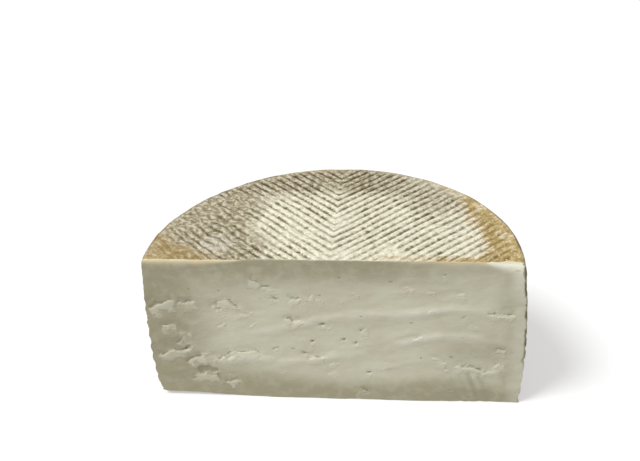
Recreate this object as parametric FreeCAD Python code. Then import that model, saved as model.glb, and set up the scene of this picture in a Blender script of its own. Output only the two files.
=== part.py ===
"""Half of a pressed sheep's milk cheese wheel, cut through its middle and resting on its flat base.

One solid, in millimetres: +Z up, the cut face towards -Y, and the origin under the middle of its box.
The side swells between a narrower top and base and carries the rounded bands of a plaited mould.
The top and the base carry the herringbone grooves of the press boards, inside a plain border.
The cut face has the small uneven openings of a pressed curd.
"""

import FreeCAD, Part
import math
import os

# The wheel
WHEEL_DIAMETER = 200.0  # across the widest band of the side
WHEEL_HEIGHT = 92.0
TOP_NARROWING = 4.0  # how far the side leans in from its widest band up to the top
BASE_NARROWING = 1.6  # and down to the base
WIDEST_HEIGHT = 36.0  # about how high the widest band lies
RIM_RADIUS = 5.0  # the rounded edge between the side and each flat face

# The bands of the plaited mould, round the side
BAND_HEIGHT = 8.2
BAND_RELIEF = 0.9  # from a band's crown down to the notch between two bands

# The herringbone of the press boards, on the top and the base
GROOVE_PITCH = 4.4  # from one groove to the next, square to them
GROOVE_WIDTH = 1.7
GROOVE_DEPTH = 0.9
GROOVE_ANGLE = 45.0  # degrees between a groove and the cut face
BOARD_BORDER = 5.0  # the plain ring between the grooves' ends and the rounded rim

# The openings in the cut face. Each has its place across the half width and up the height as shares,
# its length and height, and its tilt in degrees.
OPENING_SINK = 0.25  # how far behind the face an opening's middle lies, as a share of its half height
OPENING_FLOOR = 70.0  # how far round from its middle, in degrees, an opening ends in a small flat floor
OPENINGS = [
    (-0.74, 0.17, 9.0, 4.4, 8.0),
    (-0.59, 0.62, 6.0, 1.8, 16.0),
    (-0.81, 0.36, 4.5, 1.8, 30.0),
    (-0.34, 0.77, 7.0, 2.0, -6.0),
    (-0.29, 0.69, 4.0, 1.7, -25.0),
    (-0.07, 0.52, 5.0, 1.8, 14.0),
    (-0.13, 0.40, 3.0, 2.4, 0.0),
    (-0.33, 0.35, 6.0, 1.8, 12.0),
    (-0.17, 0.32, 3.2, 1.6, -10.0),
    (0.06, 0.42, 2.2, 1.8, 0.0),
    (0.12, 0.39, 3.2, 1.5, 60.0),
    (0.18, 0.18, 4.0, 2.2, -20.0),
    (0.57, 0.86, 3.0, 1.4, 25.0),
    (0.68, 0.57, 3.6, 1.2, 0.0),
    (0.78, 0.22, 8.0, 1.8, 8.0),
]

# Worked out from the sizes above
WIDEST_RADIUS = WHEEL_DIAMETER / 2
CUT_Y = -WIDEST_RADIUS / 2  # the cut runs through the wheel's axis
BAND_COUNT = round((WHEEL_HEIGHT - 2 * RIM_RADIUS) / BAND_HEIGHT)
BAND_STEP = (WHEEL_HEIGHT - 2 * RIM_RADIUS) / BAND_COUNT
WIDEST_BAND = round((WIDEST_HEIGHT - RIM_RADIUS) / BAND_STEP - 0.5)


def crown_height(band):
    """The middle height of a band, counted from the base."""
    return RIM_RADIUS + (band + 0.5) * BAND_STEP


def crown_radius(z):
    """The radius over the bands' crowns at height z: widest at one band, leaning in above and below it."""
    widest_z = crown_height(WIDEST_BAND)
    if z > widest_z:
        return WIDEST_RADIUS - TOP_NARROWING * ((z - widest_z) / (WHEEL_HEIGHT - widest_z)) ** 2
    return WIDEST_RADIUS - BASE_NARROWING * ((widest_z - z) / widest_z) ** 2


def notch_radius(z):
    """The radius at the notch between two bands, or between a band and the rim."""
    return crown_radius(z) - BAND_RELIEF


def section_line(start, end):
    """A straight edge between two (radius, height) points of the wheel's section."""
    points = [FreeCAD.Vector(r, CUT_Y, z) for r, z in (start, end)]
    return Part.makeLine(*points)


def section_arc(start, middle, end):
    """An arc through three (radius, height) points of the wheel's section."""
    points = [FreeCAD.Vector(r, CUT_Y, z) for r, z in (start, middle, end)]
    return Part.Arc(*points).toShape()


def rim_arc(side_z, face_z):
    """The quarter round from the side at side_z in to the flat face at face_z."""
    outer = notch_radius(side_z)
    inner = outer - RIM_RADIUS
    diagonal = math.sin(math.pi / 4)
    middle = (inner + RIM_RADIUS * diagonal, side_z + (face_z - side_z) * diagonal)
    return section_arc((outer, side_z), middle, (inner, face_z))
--
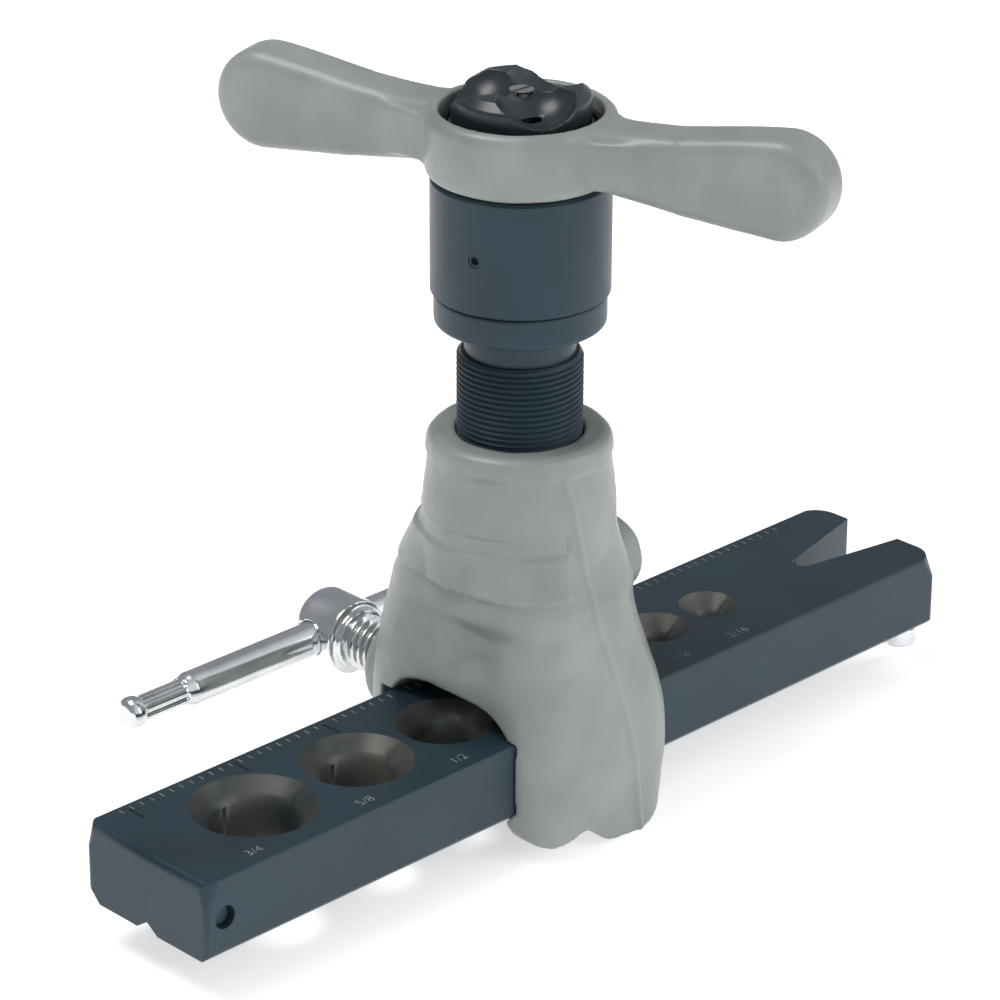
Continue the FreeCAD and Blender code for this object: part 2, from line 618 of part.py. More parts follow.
...
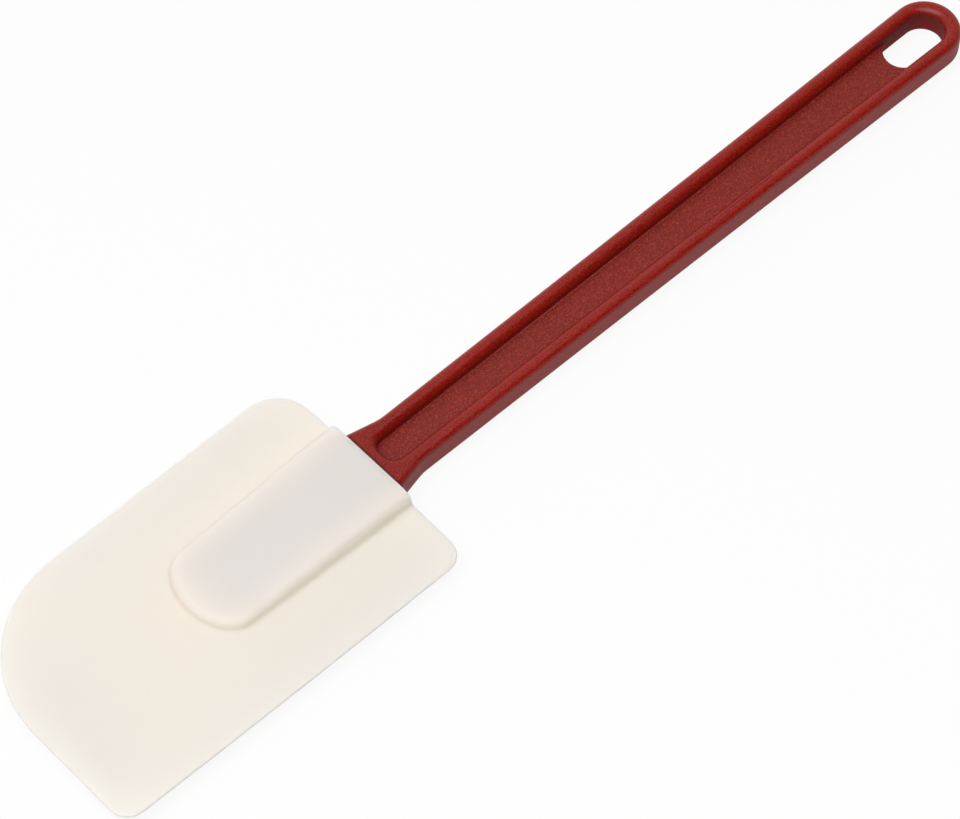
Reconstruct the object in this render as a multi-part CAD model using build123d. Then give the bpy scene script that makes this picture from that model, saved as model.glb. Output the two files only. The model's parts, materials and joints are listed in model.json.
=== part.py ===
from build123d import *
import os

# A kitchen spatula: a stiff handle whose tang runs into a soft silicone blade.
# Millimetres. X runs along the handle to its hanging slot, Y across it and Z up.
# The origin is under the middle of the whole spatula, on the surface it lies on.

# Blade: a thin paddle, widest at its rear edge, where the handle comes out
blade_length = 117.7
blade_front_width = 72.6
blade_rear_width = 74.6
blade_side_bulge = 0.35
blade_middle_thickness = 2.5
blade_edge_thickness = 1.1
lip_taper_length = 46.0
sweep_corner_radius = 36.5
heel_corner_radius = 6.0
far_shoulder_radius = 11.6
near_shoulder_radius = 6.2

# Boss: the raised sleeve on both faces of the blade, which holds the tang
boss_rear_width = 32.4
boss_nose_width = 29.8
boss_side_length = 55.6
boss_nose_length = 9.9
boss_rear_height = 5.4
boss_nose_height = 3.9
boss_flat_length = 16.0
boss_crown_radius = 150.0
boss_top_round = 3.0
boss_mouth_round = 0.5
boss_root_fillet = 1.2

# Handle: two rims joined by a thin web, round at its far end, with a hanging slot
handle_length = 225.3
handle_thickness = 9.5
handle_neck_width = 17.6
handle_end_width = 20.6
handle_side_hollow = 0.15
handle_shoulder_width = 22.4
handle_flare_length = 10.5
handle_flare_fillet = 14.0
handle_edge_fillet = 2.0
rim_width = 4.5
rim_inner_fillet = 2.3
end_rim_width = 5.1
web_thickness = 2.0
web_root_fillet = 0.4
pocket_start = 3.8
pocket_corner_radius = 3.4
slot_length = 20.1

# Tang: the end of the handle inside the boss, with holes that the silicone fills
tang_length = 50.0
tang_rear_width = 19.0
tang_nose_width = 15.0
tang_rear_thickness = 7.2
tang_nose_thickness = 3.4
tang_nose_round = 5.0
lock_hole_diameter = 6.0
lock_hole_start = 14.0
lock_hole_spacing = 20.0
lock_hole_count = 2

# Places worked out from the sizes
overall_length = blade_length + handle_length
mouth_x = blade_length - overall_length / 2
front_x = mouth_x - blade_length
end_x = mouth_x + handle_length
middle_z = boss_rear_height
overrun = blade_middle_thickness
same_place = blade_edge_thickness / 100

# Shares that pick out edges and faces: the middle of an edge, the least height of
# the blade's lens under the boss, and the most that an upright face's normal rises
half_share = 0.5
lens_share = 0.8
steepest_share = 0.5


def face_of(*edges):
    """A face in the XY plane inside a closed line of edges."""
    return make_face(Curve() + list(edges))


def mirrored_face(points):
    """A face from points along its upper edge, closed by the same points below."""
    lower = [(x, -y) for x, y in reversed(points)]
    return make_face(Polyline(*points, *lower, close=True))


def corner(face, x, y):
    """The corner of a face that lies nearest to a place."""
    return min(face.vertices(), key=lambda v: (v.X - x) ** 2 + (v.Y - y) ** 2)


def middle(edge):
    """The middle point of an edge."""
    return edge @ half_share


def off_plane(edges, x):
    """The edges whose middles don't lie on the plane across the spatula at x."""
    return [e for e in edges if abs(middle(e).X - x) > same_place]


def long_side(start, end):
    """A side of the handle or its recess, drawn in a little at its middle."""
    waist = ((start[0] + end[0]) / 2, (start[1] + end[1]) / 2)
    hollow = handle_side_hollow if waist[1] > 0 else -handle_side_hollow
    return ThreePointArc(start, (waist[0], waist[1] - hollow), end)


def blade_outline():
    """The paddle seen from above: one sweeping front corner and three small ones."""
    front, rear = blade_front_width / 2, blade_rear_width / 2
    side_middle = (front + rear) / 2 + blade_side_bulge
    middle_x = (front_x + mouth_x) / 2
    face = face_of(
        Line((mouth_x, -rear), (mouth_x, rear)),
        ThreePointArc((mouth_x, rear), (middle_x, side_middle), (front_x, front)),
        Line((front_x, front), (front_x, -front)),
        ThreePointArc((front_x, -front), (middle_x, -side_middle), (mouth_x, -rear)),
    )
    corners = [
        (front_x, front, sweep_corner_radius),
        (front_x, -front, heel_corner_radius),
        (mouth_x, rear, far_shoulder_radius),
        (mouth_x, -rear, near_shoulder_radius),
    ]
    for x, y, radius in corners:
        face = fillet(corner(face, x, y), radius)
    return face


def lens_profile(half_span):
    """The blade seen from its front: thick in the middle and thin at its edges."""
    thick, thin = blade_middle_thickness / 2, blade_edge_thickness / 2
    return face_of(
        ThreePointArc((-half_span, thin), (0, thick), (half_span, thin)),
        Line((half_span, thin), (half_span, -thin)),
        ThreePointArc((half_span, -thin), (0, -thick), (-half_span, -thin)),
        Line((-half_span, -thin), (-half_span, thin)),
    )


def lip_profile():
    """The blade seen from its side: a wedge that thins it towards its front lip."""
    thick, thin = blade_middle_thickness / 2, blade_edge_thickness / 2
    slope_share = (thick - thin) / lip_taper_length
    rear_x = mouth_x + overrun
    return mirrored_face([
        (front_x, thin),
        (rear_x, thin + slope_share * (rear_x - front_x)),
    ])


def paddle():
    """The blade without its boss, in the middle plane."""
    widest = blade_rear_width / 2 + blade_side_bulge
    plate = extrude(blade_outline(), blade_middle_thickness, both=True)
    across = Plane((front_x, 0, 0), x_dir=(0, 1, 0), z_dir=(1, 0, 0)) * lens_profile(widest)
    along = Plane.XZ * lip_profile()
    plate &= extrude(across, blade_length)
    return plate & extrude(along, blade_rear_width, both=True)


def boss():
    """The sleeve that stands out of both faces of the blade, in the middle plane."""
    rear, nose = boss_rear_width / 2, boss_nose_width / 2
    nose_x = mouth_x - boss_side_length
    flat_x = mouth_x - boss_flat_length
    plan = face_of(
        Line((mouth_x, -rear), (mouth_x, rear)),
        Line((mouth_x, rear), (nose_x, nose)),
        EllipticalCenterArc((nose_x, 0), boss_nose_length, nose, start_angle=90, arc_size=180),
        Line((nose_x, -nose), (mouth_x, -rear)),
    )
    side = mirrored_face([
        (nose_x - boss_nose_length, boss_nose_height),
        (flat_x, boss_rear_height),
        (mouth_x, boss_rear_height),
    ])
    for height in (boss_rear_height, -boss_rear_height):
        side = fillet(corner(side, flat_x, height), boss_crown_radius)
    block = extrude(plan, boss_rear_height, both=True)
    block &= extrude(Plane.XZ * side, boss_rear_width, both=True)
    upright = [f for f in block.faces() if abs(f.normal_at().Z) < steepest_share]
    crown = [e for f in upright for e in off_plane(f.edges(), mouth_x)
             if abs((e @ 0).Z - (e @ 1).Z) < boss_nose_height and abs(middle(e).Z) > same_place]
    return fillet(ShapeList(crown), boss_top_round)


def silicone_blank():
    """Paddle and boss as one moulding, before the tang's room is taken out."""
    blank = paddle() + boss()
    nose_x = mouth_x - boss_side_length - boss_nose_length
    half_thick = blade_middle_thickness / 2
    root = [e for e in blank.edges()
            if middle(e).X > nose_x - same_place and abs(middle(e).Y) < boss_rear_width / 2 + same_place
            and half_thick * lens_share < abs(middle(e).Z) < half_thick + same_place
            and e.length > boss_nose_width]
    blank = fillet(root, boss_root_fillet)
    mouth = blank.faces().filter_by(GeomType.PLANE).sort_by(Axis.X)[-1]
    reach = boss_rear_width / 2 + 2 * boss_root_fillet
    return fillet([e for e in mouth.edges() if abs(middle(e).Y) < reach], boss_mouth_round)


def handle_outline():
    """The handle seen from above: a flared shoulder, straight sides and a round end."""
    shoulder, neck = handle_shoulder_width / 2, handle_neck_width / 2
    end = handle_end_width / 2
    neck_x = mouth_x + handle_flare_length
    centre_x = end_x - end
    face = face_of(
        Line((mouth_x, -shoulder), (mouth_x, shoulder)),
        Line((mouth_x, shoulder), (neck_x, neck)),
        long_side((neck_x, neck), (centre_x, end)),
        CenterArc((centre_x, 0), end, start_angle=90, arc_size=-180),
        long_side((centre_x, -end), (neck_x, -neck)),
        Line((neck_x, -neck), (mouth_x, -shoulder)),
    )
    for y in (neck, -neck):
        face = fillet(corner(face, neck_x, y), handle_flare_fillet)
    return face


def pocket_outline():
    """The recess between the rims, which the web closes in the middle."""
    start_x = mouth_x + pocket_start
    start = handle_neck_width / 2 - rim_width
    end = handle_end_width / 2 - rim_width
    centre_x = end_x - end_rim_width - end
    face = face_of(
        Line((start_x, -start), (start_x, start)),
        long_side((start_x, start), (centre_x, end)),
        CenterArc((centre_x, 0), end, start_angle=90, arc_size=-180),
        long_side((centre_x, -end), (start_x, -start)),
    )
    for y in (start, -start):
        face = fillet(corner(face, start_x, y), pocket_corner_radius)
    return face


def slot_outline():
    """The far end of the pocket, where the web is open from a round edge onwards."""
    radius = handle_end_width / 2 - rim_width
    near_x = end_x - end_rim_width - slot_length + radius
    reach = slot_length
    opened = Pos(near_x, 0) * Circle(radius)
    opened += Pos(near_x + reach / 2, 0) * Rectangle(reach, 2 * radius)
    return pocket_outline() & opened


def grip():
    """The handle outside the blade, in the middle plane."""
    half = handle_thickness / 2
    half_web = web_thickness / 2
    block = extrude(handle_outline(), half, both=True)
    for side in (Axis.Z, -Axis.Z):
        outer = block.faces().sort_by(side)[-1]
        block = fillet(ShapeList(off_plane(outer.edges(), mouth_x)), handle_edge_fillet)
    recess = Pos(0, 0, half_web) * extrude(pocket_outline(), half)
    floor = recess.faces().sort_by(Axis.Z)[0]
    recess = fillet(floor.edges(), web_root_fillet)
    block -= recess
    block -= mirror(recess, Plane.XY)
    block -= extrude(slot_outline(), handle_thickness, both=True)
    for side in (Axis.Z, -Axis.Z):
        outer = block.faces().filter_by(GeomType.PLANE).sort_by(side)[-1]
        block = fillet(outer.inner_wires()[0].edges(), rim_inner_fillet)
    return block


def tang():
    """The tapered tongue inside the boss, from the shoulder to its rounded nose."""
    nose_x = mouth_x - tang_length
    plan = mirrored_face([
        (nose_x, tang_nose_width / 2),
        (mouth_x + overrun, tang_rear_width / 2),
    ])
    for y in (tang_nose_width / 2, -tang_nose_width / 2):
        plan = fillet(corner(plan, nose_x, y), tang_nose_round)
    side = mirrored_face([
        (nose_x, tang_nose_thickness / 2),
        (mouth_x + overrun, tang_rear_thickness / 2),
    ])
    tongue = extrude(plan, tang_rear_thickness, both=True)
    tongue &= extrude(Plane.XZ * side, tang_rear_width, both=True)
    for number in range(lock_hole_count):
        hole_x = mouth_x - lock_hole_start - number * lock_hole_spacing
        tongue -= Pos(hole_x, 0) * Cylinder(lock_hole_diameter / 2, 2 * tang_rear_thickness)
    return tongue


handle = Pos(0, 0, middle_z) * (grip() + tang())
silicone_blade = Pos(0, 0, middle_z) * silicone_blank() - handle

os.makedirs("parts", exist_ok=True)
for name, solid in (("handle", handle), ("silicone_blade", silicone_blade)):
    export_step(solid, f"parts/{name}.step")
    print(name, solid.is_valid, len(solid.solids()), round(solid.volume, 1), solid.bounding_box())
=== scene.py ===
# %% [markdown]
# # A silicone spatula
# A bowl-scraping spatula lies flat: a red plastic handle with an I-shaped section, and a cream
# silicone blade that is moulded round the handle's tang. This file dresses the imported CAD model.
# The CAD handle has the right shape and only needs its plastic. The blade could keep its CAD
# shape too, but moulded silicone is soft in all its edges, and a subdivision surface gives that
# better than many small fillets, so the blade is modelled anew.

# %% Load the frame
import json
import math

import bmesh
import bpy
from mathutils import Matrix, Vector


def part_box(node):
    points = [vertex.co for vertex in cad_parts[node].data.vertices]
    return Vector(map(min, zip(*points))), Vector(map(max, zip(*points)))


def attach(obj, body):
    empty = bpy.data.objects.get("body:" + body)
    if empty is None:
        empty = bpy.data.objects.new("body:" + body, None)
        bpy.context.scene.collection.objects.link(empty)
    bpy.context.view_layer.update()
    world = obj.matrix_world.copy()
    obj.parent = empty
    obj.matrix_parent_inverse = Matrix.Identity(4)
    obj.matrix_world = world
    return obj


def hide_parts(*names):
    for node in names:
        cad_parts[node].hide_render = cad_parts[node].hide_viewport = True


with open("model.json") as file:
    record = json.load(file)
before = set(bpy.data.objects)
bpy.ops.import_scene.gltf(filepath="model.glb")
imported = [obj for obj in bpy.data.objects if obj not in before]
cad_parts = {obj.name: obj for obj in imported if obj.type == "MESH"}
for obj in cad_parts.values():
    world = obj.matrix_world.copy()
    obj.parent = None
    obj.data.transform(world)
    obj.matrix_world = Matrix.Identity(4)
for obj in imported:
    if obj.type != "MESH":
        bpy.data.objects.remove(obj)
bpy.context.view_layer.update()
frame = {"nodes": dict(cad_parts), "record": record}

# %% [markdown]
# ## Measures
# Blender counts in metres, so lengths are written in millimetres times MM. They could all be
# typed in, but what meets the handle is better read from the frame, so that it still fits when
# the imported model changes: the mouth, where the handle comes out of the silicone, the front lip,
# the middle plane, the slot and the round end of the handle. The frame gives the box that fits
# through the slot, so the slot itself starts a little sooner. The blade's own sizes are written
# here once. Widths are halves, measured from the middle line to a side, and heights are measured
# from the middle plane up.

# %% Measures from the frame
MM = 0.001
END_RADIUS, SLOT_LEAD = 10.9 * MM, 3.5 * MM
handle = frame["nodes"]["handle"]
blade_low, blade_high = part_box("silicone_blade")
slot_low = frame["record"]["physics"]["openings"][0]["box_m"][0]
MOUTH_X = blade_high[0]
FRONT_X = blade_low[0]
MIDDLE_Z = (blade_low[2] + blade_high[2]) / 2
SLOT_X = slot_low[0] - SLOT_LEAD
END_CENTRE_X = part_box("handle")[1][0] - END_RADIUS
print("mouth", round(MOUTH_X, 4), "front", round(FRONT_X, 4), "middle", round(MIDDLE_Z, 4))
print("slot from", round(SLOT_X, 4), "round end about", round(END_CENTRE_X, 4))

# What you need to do
Retype, exactly and in full, the lines above from the one containing "Recreate this object" through the one containing "BOARD_BORDER = 5.0".

# Response to this exercise
Recreate this object as parametric FreeCAD Python code. Then import that model, saved as model.glb, and set up the scene of this picture in a Blender script of its own. Output only the two files.
=== part.py ===
"""Half of a pressed sheep's milk cheese wheel, cut through its middle and resting on its flat base.

One solid, in millimetres: +Z up, the cut face towards -Y, and the origin under the middle of its box.
The side swells between a narrower top and base and carries the rounded bands of a plaited mould.
The top and the base carry the herringbone grooves of the press boards, inside a plain border.
The cut face has the small uneven openings of a pressed curd.
"""

import FreeCAD, Part
import math
import os

# The wheel
WHEEL_DIAMETER = 200.0  # across the widest band of the side
WHEEL_HEIGHT = 92.0
TOP_NARROWING = 4.0  # how far the side leans in from its widest band up to the top
BASE_NARROWING = 1.6  # and down to the base
WIDEST_HEIGHT = 36.0  # about how high the widest band lies
RIM_RADIUS = 5.0  # the rounded edge between the side and each flat face

# The bands of the plaited mould, round the side
BAND_HEIGHT = 8.2
BAND_RELIEF = 0.9  # from a band's crown down to the notch between two bands

# The herringbone of the press boards, on the top and the base
GROOVE_PITCH = 4.4  # from one groove to the next, square to them
GROOVE_WIDTH = 1.7
GROOVE_DEPTH = 0.9
GROOVE_ANGLE = 45.0  # degrees between a groove and the cut face
BOARD_BORDER = 5.0  # the plain ring between the grooves' ends and the rounded rim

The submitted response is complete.